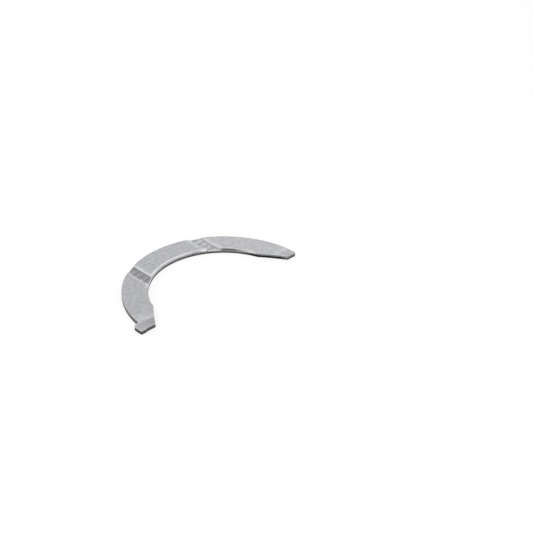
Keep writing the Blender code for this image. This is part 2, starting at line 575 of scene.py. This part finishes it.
def wall_rows(outline, tops):
    """Rows of the wall from the face down to the back: torn metal, the ledge, then sheared metal."""
    torn = []
    for share in torn_rows:
        depths = []
        for point in outline:
            where = Vector((point.x, point.y, torn_row_step * share)) * torn_patches
            depths.append(torn_depth + torn_waver * noise.noise(where))
        placed = inset(outline, depths)
        foot = ledge_height + ledge_rise
        torn.append([(p.x, p.y, top + (foot - top) * share) for p, top in zip(placed, tops)])
    clean_heights = (ledge_height, (ledge_height + back_round) / 2)
    clean = [[(p.x, p.y, height) for p in outline] for height in clean_heights]
    return torn + clean


def meshing_outline():
    """The outline just inside the solid's, with a point wherever a line of the face or back meets it."""
    outline = washer_outline()
    outline = inset(outline, [solid_margin] * len(outline))
    for x in groove_lines():
        outline = with_crossings(outline, lambda p: p.x, x)
    outline = with_crossings(outline, lambda p: p.y, ramp_length)
    for radius in coin_lines():
        outline = with_crossings(outline, lambda p: p.length, radius)
    return outline


def washer_mesh():
    """Vertices, faces and each face's finish: the running face, the back, and the wall between them."""
    outline = meshing_outline()
    edge = Edge(outline)

    top_points, top_faces, top_number = face_sheet(outline, edge).triangulated()
    vertices = [(p.x, p.y, face_height(edge, p)) for p in top_points]
    faces = [tuple(face) for face in top_faces]
    slots = [face_slot(edge, [top_points[i] for i in face]) for face in top_faces]

    base = len(vertices)
    back_points, back_faces, back_number = back_sheet(outline).triangulated()
    vertices += [(p.x, p.y, back_height(edge, p)) for p in back_points]
    faces += [tuple(base + i for i in reversed(face)) for face in back_faces]
    slots += [back_slot(edge, [back_points[i] for i in face]) for face in back_faces]

    rim = [top_number[i] for i in range(len(outline))]
    foot = [base + back_number[i] for i in range(len(outline))]
    rows = [rim]
    for row in wall_rows(outline, [vertices[i][2] for i in rim]):
        rows.append(range(len(vertices), len(vertices) + len(row)))
        vertices += row
    rows.append(foot)
    for upper, lower in zip(rows, rows[1:]):
        for i in range(len(outline)):
            j = (i + 1) % len(outline)
            faces.append((upper[j], upper[i], lower[i], lower[j]))
            slots.append("sheared_wall")
    return vertices, faces, slots


def middle_of(corners):
    return sum(corners, Vector((0, 0))) / len(corners)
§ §
▸ WORK TO DO: Give every line of the material again, exactly as it reads.

▸ TASK OUTPUT:
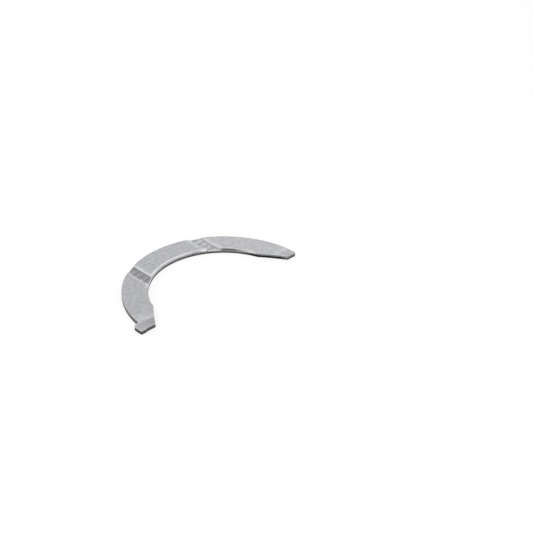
Keep writing the Blender code for this image. This is part 2, starting at line 575 of scene.py. This part finishes it.
def wall_rows(outline, tops):
    """Rows of the wall from the face down to the back: torn metal, the ledge, then sheared metal."""
    torn = []
    for share in torn_rows:
        depths = []
        for point in outline:
            where = Vector((point.x, point.y, torn_row_step * share)) * torn_patches
            depths.append(torn_depth + torn_waver * noise.noise(where))
        placed = inset(outline, depths)
        foot = ledge_height + ledge_rise
        torn.append([(p.x, p.y, top + (foot - top) * share) for p, top in zip(placed, tops)])
    clean_heights = (ledge_height, (ledge_height + back_round) / 2)
    clean = [[(p.x, p.y, height) for p in outline] for height in clean_heights]
    return torn + clean


def meshing_outline():
    """The outline just inside the solid's, with a point wherever a line of the face or back meets it."""
    outline = washer_outline()
    outline = inset(outline, [solid_margin] * len(outline))
    for x in groove_lines():
        outline = with_crossings(outline, lambda p: p.x, x)
    outline = with_crossings(outline, lambda p: p.y, ramp_length)
    for radius in coin_lines():
        outline = with_crossings(outline, lambda p: p.length, radius)
    return outline


def washer_mesh():
    """Vertices, faces and each face's finish: the running face, the back, and the wall between them."""
    outline = meshing_outline()
    edge = Edge(outline)

    top_points, top_faces, top_number = face_sheet(outline, edge).triangulated()
    vertices = [(p.x, p.y, face_height(edge, p)) for p in top_points]
    faces = [tuple(face) for face in top_faces]
    slots = [face_slot(edge, [top_points[i] for i in face]) for face in top_faces]

    base = len(vertices)
    back_points, back_faces, back_number = back_sheet(outline).triangulated()
    vertices += [(p.x, p.y, back_height(edge, p)) for p in back_points]
    faces += [tuple(base + i for i in reversed(face)) for face in back_faces]
    slots += [back_slot(edge, [back_points[i] for i in face]) for face in back_faces]

    rim = [top_number[i] for i in range(len(outline))]
    foot = [base + back_number[i] for i in range(len(outline))]
    rows = [rim]
    for row in wall_rows(outline, [vertices[i][2] for i in rim]):
        rows.append(range(len(vertices), len(vertices) + len(row)))
        vertices += row
    rows.append(foot)
    for upper, lower in zip(rows, rows[1:]):
        for i in range(len(outline)):
            j = (i + 1) % len(outline)
            faces.append((upper[j], upper[i], lower[i], lower[j]))
            slots.append("sheared_wall")
    return vertices, faces, slots


def middle_of(corners):
    return sum(corners, Vector((0, 0))) / len(corners)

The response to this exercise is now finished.